I remember, once when I was at the park, Bobby–I never did learn his real last name–started a fight with me. I must have been about six at the time. I still had not learned the protocol that if someone hit you hit them right back or they would forever pick on you. Bobby punched my face and I ran home crying. I got home quickly because we lived right across the street from the park at 4501 S. Hermitage Avenue. Both my mami and papi were home. My father was somewhere in the apartment; how someone could disappear from his family in a four-room apartment is beyond me. Anyway, my mother wanted to know why I was crying. I said, “Bobby hit me!” but in Spanish. “¡Bobby me pegó! My mother thought I had said papi hit me. My mother immediately began scolding my father–who was forced to come out of hiding. It actually took a couple minutes for me clear up the confusion and prove my father’s innocence to my mother. My father took me to the park to look for Bobby, but he had left. Somebody was probably trying to beat him up for some prior transgression. As I would learn later–mainly because Bobby was always in life no matter how I tried to avoid him–no one liked Bobby because he was an all-round  troublemaker. Once someone tried to shoot him, but they missed him and shot the person sitting next to him on the park bench. Luckily, the bullet went through the fleshy part of his thigh. Everyone was troubled by the fact that such an act of violence had failed to restore peace to our neighborhood by ridding everyone of Bobby for good.

But back to my father. Pop. When I started calling him Pop, no one made fun of me anymore. One unintended side-effect was that my little brothers stopped calling my parents mami and papi. That was rather sad because everyone knows how cute little children are when they call their parents mami and papi.

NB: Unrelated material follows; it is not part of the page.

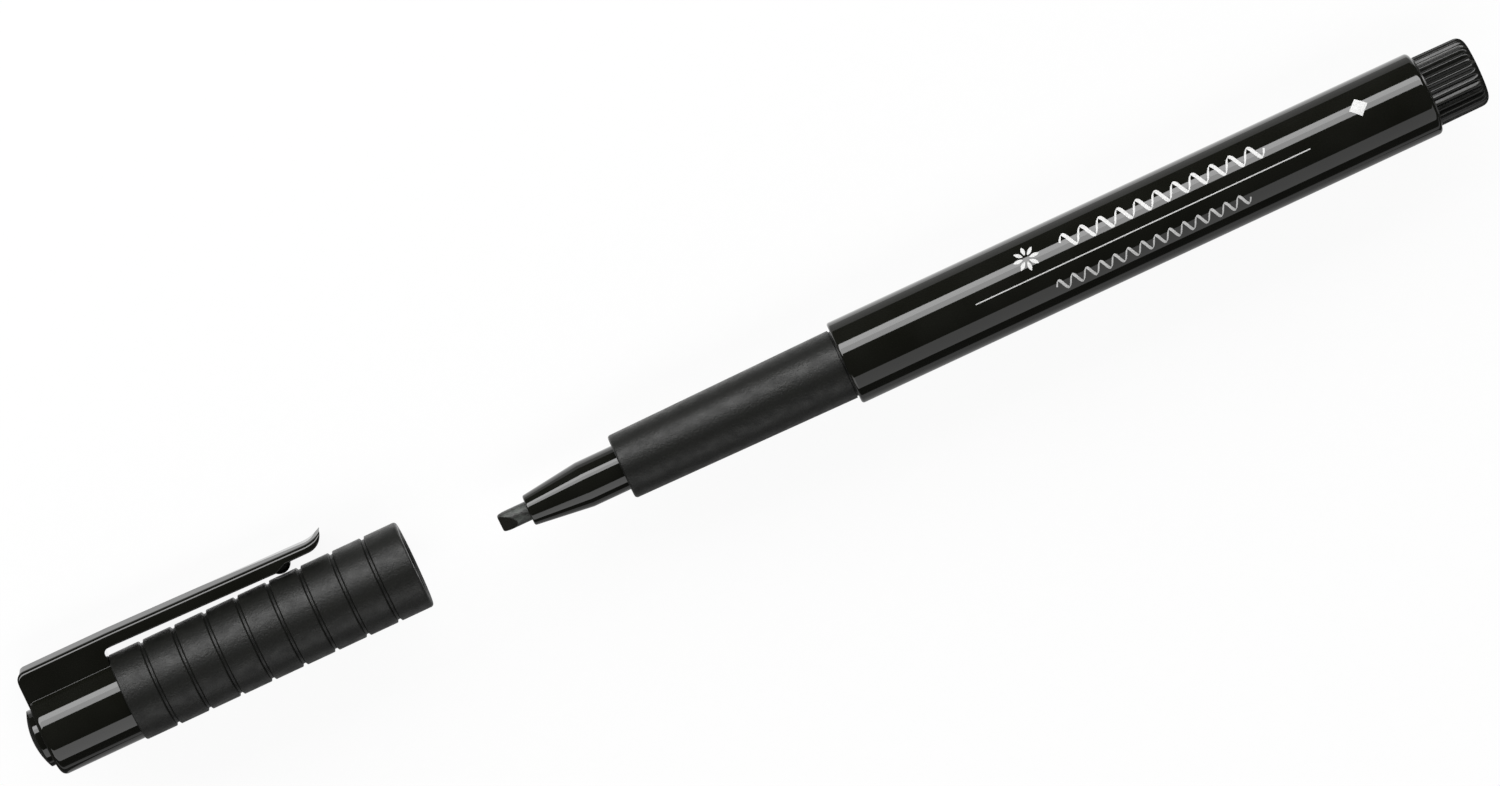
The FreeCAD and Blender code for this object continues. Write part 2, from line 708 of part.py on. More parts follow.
bodies = [
    make_barrel(),
    make_rear_plug(),
    make_grip_section(),
    make_nose_cone(),
    make_chisel_nib(),
    make_ink_reservoir(),
    tube("reservoir_wrap", f"-{RESERVOIR_START}", RESERVOIR_R, WRAP_R, RESERVOIR_LENGTH),
    make_breather_tube(),
    make_cap_sleeve(),
    make_cap_crown(),
    make_inner_cap(),
    make_end_button(),
    make_clip_arm(),
]
doc.recompute()

for item in doc.Objects:
    if "Invalid" in item.State or "Error" in item.State:
        raise RuntimeError(f"{item.Name} failed: {item.State}")
for body in bodies:
    shape = body.Shape
    if shape.isNull() or not shape.isValid() or len(shape.Solids) != 1:
        raise RuntimeError(f"{body.Label} is not one valid solid")

os.makedirs("parts", exist_ok=True)
for body in bodies:
    body.Shape.exportStep(f"parts/{body.Label}.step")
    box = body.Shape.BoundBox
    print(f"{body.Label}: x {box.XMin:.2f} to {box.XMax:.2f}, volume {body.Shape.Volume:.1f} mm3")
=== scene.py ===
"""Looks of the calligraphy marker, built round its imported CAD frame. Shapes are worked out in millimetres."""

import json
import math

import bmesh
import bpy
import numpy as np
from mathutils import Matrix, Vector


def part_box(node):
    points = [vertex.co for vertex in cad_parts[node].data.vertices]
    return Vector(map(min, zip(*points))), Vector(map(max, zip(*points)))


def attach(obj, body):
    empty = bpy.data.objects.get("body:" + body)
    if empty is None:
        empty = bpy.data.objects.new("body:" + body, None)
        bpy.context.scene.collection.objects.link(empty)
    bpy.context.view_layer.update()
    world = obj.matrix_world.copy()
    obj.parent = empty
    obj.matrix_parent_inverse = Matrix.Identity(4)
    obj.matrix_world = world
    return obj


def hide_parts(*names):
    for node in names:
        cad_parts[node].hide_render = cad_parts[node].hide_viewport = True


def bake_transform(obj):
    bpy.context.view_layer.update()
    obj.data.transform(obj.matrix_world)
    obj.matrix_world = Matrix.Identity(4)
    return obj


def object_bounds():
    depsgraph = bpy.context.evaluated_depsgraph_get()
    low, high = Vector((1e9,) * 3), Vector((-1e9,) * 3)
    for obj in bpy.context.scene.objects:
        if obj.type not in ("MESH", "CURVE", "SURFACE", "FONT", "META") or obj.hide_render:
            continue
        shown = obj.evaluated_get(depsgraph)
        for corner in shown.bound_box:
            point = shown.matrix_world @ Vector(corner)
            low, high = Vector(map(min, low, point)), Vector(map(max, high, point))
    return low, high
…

That's okay if you don't have salsa. I brought my own.

My father’s vocation


José Diego Rodríguez Rosiles

When I was in Celaya, my tío Timio told me about how all his brothers studied at the Montezuma Seminary in New Mexico. Tío Timio was the only brother not to attend the seminary. My father was at the Montezuma Seminary for eleven years. My father wanted to become a priest, but they advised him to go back home to Celaya for a while. They told him to get to know the world before he made a final decision. So he returned to Celaya and while there he met my mother. Needless to say, my father never became a priest. Pues, como quien dice, en Celaya, se la halla.

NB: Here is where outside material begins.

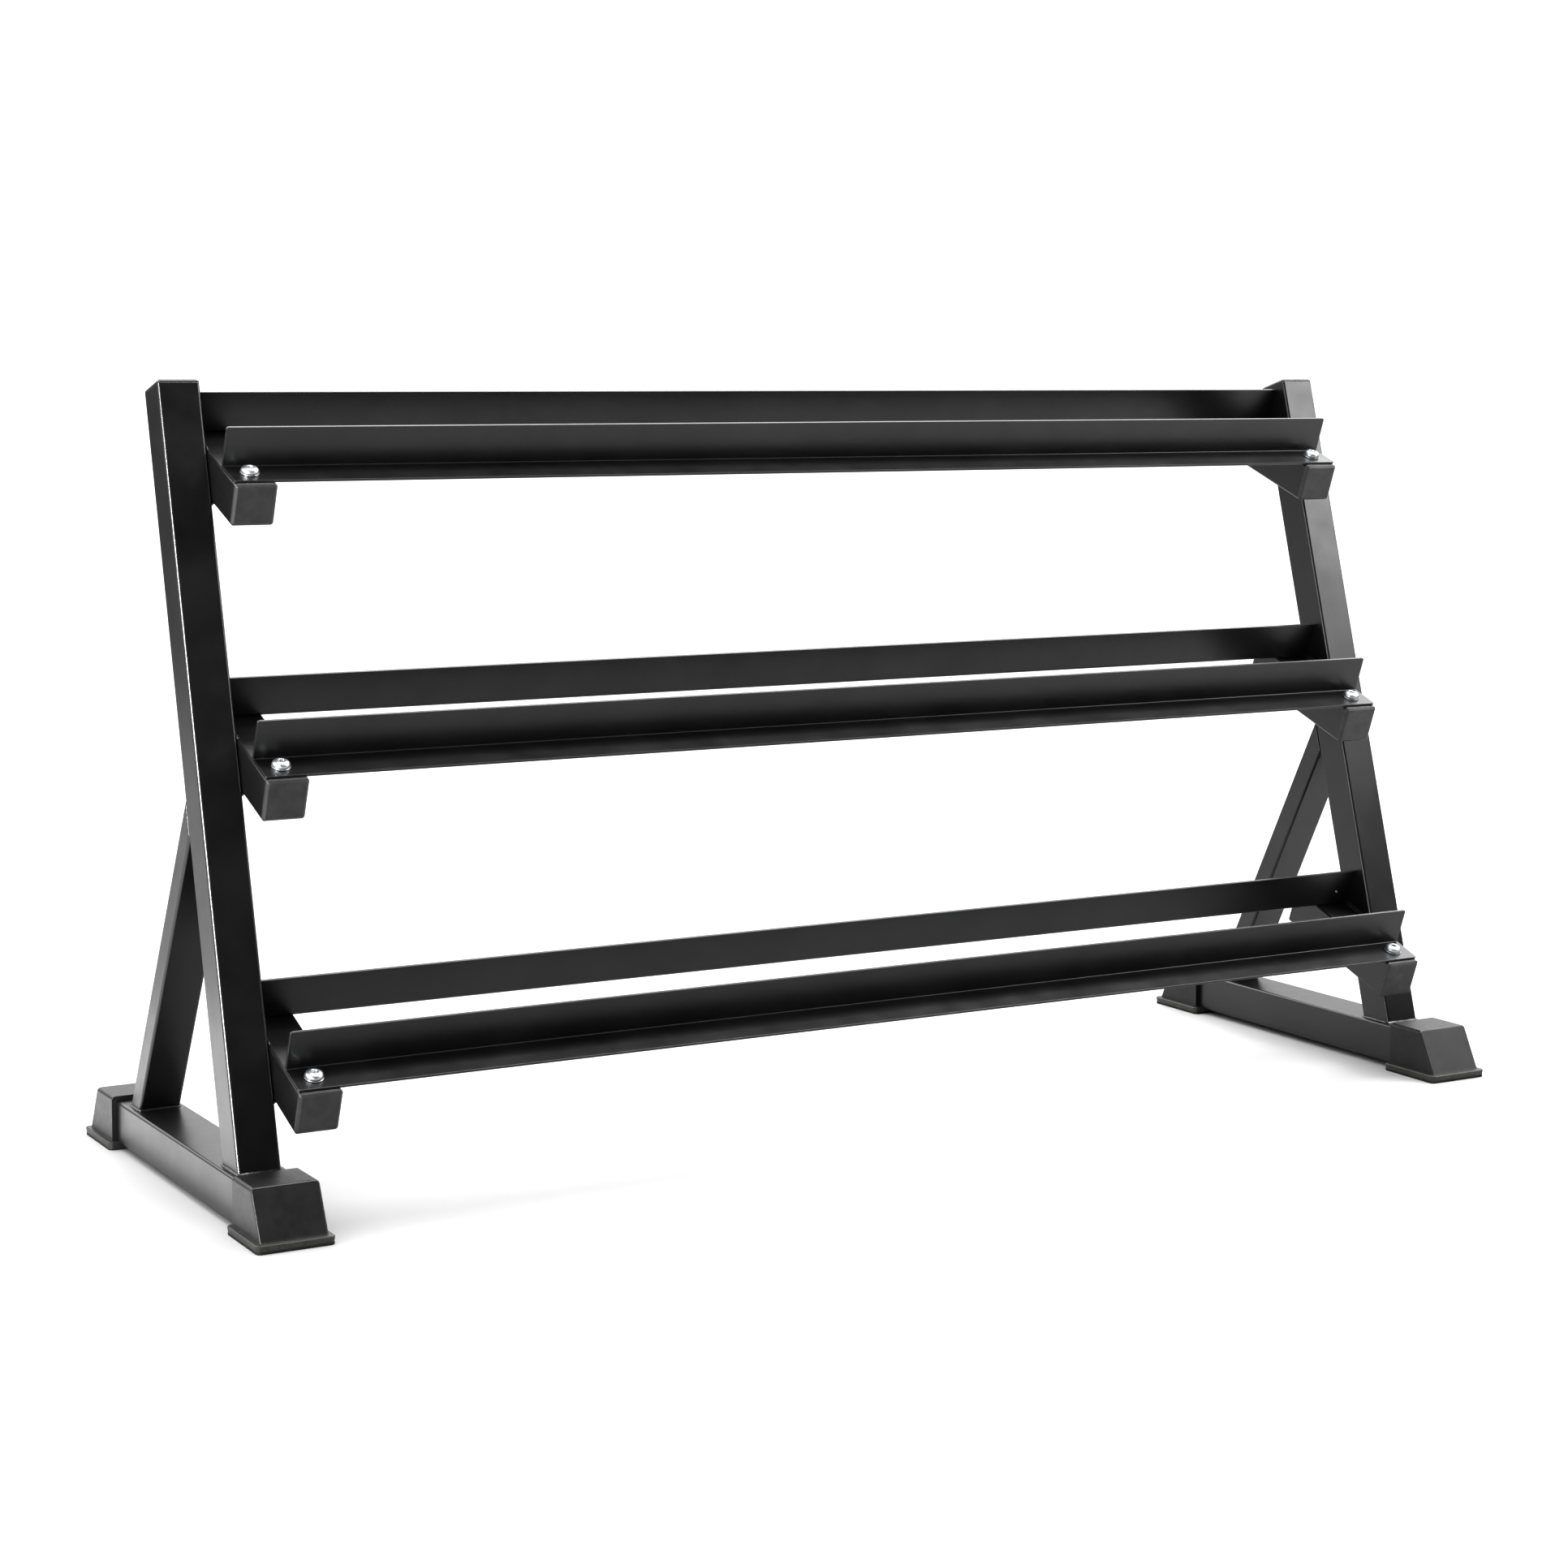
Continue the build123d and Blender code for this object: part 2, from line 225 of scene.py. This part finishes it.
def rounded_outline(half_width, half_length, corner, step):
    """Points round a rounded rectangle about the origin, each with its outward direction."""
    points = []
    centres = [(1, 1), (-1, 1), (-1, -1), (1, -1)]
    for quarter, (sx, sy) in enumerate(centres):
        centre = Vector((sx * (half_width - corner), sy * (half_length - corner), 0))
        bend_steps = max(3, round(corner * pi / 2 / step))
        for i in range(bend_steps + 1):
            angle = pi / 2 * (quarter + i / bend_steps)
            out = Vector((cos(angle), sin(angle), 0))
            points.append((centre + corner * out, out))
        nx, ny = centres[(quarter + 1) % 4]
        ahead = Vector((nx * (half_width - corner), ny * (half_length - corner), 0)) + corner * out
        start = points[-1][0]
        run_steps = round((ahead - start).length / step)
        points += [(start.lerp(ahead, i / run_steps), out) for i in range(1, run_steps)]
    return points


# Screws and washers

def screw_seats(tier):
    """Frames on the undersides of a tier's four washers, with Z out of the arm's top."""
    low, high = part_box(f"{tier}_tier_washers")
    half = WASHER_THICKNESS / 2
    margin = Vector((
        WASHER_RADIUS,
        WASHER_RADIUS * cos(ARM_TILT) + half * sin(ARM_TILT),
        WASHER_RADIUS * sin(ARM_TILT) + half * cos(ARM_TILT),
    ))
    front, rear = low + margin, high - margin
    tilt = Matrix.Rotation(ARM_TILT, 4, "X")
    for x in (front.x, rear.x):
        for end in (front, rear):
            yield Matrix.Translation((x, end.y, end.z)) @ tilt @ Matrix.Translation((0, 0, -half))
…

My son, you must go out and see the world!

Doctor Tato

Danny, David, Dicky, and Tato.

When we were little, my father took us to the Shedd Aquarium not only because it was an educational trip, but also because it was economical. In fact, there was no admission charge back then. We spent the whole day there and saw every fish, shark, eel, turtle, and every form of sea life that was on display at that aquarium. I liked the transparent fish, while my brothers like the fish that glowed in the dark. What my father liked the most were the tadpoles. Tadpoles! Well, in Spanish, tadpole is el sapo. Just hold that thought for a while. El sapo. I’ll get back to it.

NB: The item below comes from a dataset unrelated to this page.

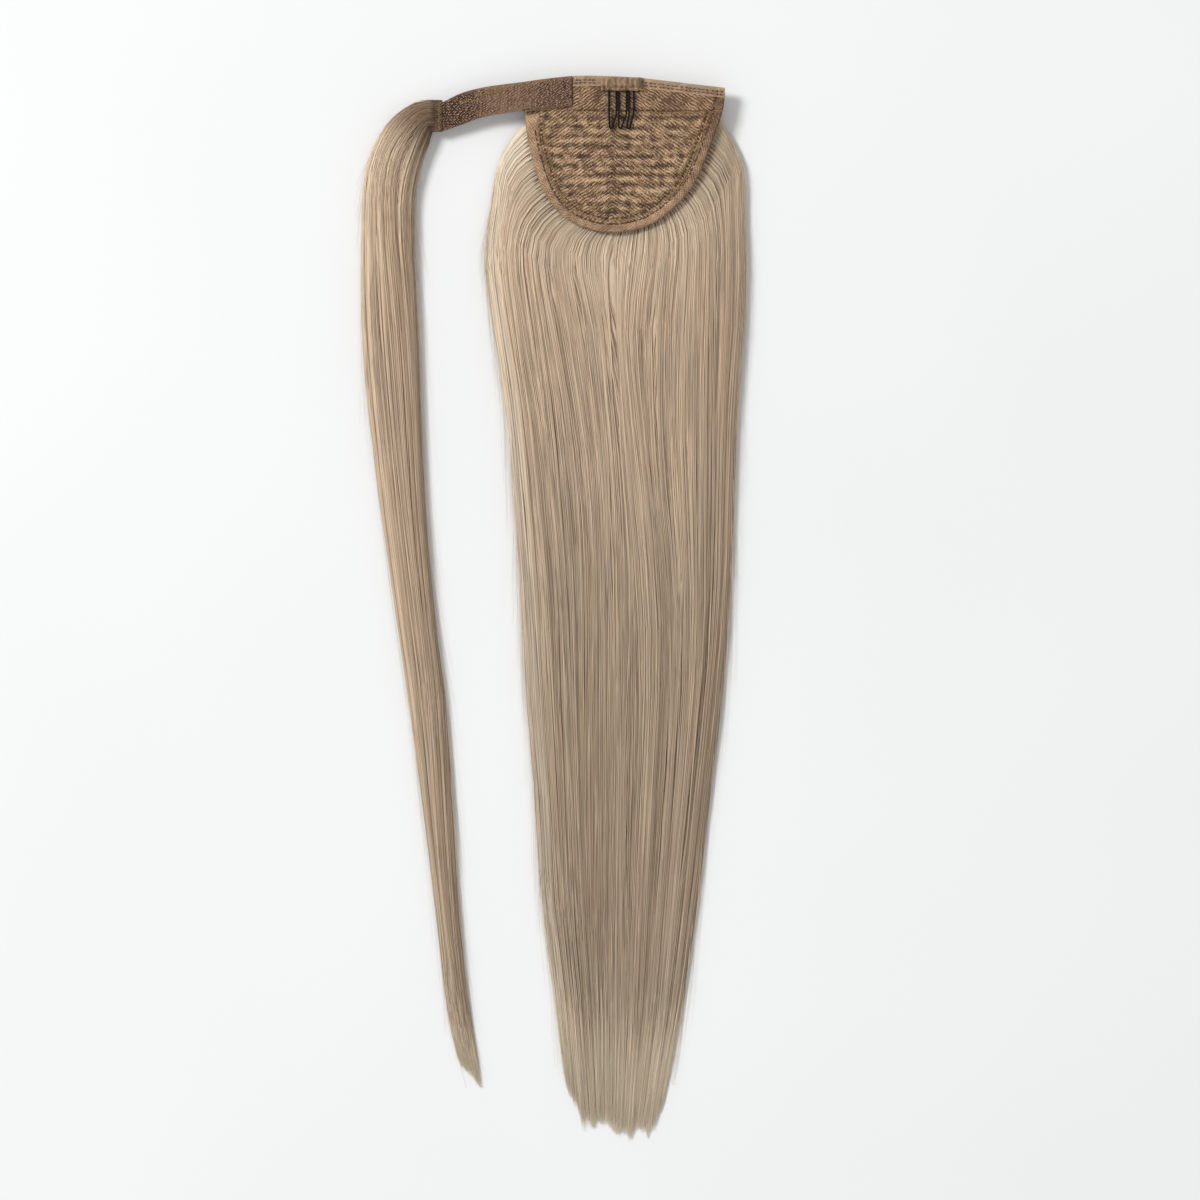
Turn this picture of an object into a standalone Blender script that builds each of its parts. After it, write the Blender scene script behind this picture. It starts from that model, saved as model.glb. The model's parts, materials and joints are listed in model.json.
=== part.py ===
# Clip-in ponytail hairpiece that wraps around, laid flat with the head side of its base up.
# Metres, +Z up. Hair points along -Y, the base is at +Y, the strap runs to -X.
# Drawing sizes are in millimetres: x is measured from the base's middle line to the right, and
# "down" is measured from the top edge of the base towards the tips.

import math

import bmesh
import bpy
import numpy as np

MM = 0.001
WELD_DISTANCE = 0.00001
SHARP_ANGLE = math.radians(50)

# Driving dimensions of the base
CLEARANCE = 0.3
CLOTH = 1.3
TAPE = 1.0
BASE_DEPTH = 78.0
BASE_UNDERSIDE = 9.6
FLAT_DOWN = 18.0
DOME = 1.1
DROOP = 0.8
PANEL_INSET = TAPE + CLEARANCE
PANEL_COLUMNS = 15
DOME_HALF_WIDTH = 56.0
EDGE_STOPS = 11
EDGE_SECTIONS = 41
EDGE_UNDERFOLD = 3.4
EDGE_LOOK_AHEAD = 0.02
FOLD_CORNER = 0.8
FOLD_BEVEL = 0.15
FOLD_DROP = 0.5
INNER_CORNER = 0.25
INNER_DROP = 0.1

# Ribs of the panel, where rows of weft are sewn behind it
RIB_START = 18.5
RIB_PITCH = 4.8
RIBS = 11
RIB_HEIGHT = 0.35
RIB_ROWS = 3
RIB_MARGIN = 8.5
RIB_FADE = 3.0
RIB_TOP_FADE = 2.0
PUCKER_DEPTH = 0.25
PUCKER_WIDTH = 3.0

# Layers that lie on the panel, as heights above the underside of the panel
LAYER_LOW = CLOTH + CLEARANCE
LAYER_TOP = LAYER_LOW + TAPE
CASING_LOW = LAYER_TOP + CLEARANCE
CASING_HEIGHT = 2.9
CASING_WALL = 1.0
CASING_HEM = 0.72
CASING_END_DROP = 0.8
CASING_END_SHARE = 0.06
SPINE_ROOM = 1.1
WIRE_ROOM = 0.75
CUT_BELOW = 1.0

# Comb
WIRE = 0.8
SPINE_WIRE = 1.2
SPINE_DOWN = 4.6
TOOTH_STRAIGHT_END = 19.0
TOOTH_TIP = 26.6
TIP_RADIUS = 0.75
TIP_STEPS = 6
SPINE_OVERHANG = 0.9
SPINE_LIFT = 0.2
TIP_SINK = 0.5
WIRE_STRAIGHT_OUT = 0.6

# Hair
LOCKS = 11
COLUMNS_PER_LOCK = 4
FALL_ROWS = 27
LOCK_GROOVE = 1.5
ROOT_PULL = 0.15
ROOT_DOWN = 8.0
EDGE_LIFT_RUN = 16.0
EDGE_SPREAD_RUN = 52.0
EDGE_GROOVE_SHARE = 0.6
UNDER_EDGE_STEP = 0.12
ROW_CROWDING = 1.55
HAIR_EDGE_START = 0.25
HAIR_EDGE_END = 10.0
LANE_CROWDING = 0.1
LOCK_LEAN = 0.35
LOCK_TURN = 2.4
LOCK_START = 0.7
FULLNESS = 2.8
SIDE_SHARE = 0.32
UNDER_SHARE = 0.62
UNDER_EDGE_HEIGHT = 0.28
UNDER_EDGE_WIDTH = 0.05
HAIR_LEAST = 0.8
GROOVE_FULL_AT = 6.0
TIP_NOTCH = 11.0
TIP_UNEVEN = 4.0
STRAND_LOCKS = 6
STRAND_COLUMNS = 3
STRAND_GROOVE = 1.1
STRAND_FULLNESS = 2.4
STRAND_SIDE_SHARE = 0.34
STRAND_EDGE_HEIGHT = 0.26
STRAND_EDGE_WIDTH = 0.12
STRAND_LEAST = 0.7
STRAND_GROOVE_FULL_AT = 9.0
STRAND_LOOK_AHEAD = 0.05


def rows(names, values):
    """A short table: each name holds one column."""
    grid = np.array(values, dtype=float)
    return {name: grid[:, i] for i, name in enumerate(names.split())}


def read(table, column, at):
    """The column's value on a smooth curve through the rows; the first column holds the stations."""
    stations = next(iter(table.values()))
    values = table[column]
    slopes = np.gradient(values, stations)
    at = float(np.clip(at, stations[0], stations[-1]))
    i = int(np.clip(np.searchsorted(stations, at) - 1, 0, len(stations) - 2))
    span = stations[i + 1] - stations[i]
    t = (at - stations[i]) / span
    start = (1 + 2 * t) * (1 - t) ** 2 * values[i] + t * (1 - t) ** 2 * span * slopes[i]
    end = t * t * (3 - 2 * t) * values[i + 1] - t * t * (1 - t) * span * slopes[i + 1]
    return start + end


def ease(t):
    """0 to 1 with level ends."""
    t = min(max(t, 0.0), 1.0)
    return t * t * (3 - 2 * t)


# Curved edge of the base, from the strap round the bottom to the top right corner. Fold is how far
# the binding's folded tape reaches in over the panel.
EDGE = rows("stop x down fold", [
    (0, -44.5, 19.6, 7.5),
    (1, -42.6, 34.0, 6.0),
    (2, -36.6, 54.0, 4.2),
    (3, -27.0, 68.5, 3.6),
    (4, -13.5, 76.0, 3.8),
    (5, 1.5, 78.0, 4.0),
    (6, 17.8, 74.2, 4.2),
    (7, 31.0, 64.7, 4.6),
    (8, 41.0, 52.0, 5.2),
    (9, 48.7, 33.5, 5.6),
    (10, 54.0, 17.8, 4.6),
    (11, 55.0, 12.2, 4.4),
])

# Top edge of the base; left of the strap's end it lies hidden under the strap
TOP = rows("x down", [
    (-44.0, 4.0),
    (-21.8, 0.0),
    (-3.0, -0.1),
    (10.5, 0.6),
    (23.8, 2.0),
    (37.0, 3.6),
    (55.4, 5.75),
])

# Outline of the main hair and its height on the middle line
FALL = rows("down left right height", [
    (19.0, -46.0, 54.5, 7.0),
    (25.0, -50.0, 55.5, 7.5),
    (31.0, -53.0, 59.0, 8.0),
    (43.0, -58.0, 64.0, 9.0),
    (67.0, -61.0, 64.5, 10.5),
    (86.0, -64.0, 65.5, 11.8),
    (111.0, -62.0, 65.0, 12.0),
    (136.0, -58.5, 63.5, 11.2),
    (161.0, -55.0, 61.5, 10.4),
    (211.0, -50.5, 59.5, 9.2),
    (261.0, -47.0, 57.5, 8.4),
    (311.0, -44.0, 53.5, 7.6),
    (361.0, -39.5, 47.5, 6.8),
    (411.0, -36.0, 41.5, 6.0),
    (436.0, -33.0, 38.0, 5.4),
    (461.0, -29.0, 34.5, 4.6),
    (486.0, -26.5, 30.5, 3.6),
    (511.0, -23.0, 25.0, 2.4),
    (530.0, -20.0, 22.0, 1.4),
])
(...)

But first I have to explain about how my parents named theirs sons, meaning my brothers and me. When I was born my father wanted me to be named Diego after him. My parents always told me conflicting versions of this naming process. But my guess is that neither version is true. My mother did not want her firstborn son to be named Diego. Especially since my father’s name was also Diego. Let’s not get into the psychoanalysis of my mother just yet. We’ll save that for another day. Anyway, the best my father could negotiate in the naming rights was for me to be named David Diego Rodríguez. At least, I had his firstborn son had his name in there somewhere. Brother number two was born and he was named Daniel Rodríguez. WITH NO MIDDLE NAME! I never received any conflicting stories about this naming ritual between my parents, but I attribute it to the fact that we were much poorer by the time Daniel was born and my parents couldn’t afford to give him a middle name. Then brother number three was born and he was named Diego! No explanation is necessary! Right? My father had finally won an argument in the great Naming of the Sons debate. My third brother was named Diego Gerardo Rodríguez. From that day forward, Diego was my father’s favorite son! And my father was not discreet about showing his favoritism towards my brother Diego.

Well, going back to the Shedd Aquarium, when my father saw the tadpoles, he turned his head and said, “El sapo.” But he was now looking at my brother Diego. “Diego is my sapo!” From that day on, my father called him, “mi sapo, mi sapito,” etcetera. Everyone started calling him Sapo, even his friends. The only one who didn’t call him Sapo was my youngest brother Dicky. (How did he get that name? That’s a long story for another day!) He couldn’t say Sapo, no matter how hard he tried. His four-year-old mouth twisted and contorted whenever he attempted to pronounce Sapo. But all he could utter was Tato. We thought it was so funny that we started calling my brother Diego, Tato. After a while even my father called him Tato. Everyone loved this new nickname except Tato, but the nickname stuck. We didn’t know of anyone else in the neighborhood or Mexico who was also called Tato.

Tato was unique! Until one day, my brothers and I heard the song “Coconut” on the radio. The song where “she put the lime in the coconut, she drank ’em both up.” Well, toward the end of the song, the words to chorus, “Doctor, ain’t there nothin’ I can take, I said / Doctor, to relieve this bellyache,” are slurred slighty by the singer so that Doctor sounds like Tato. You can clearly hear the singer sing, “I said, Tato” several times! My brother was world-famous in our neighborhood!!! We would often tell my brother as if we were singing the song, “I said, Tato, is there nothing I can take?” This was certainly much closer to his name than the Fred Astaire song, “Let’s Call the Whole Thing Off” in which he sings, “You say tomato, I say tomahto / You eat potato, I eat potahto.” Tato was in the Astaire song only if you forced it out, but in “Put the Lime in the Coconut,” Tato is definitely there, loud and clear. It was a proud moment for our family, but especially for my brother Tato.

I said Tato! Is there nothing I could take?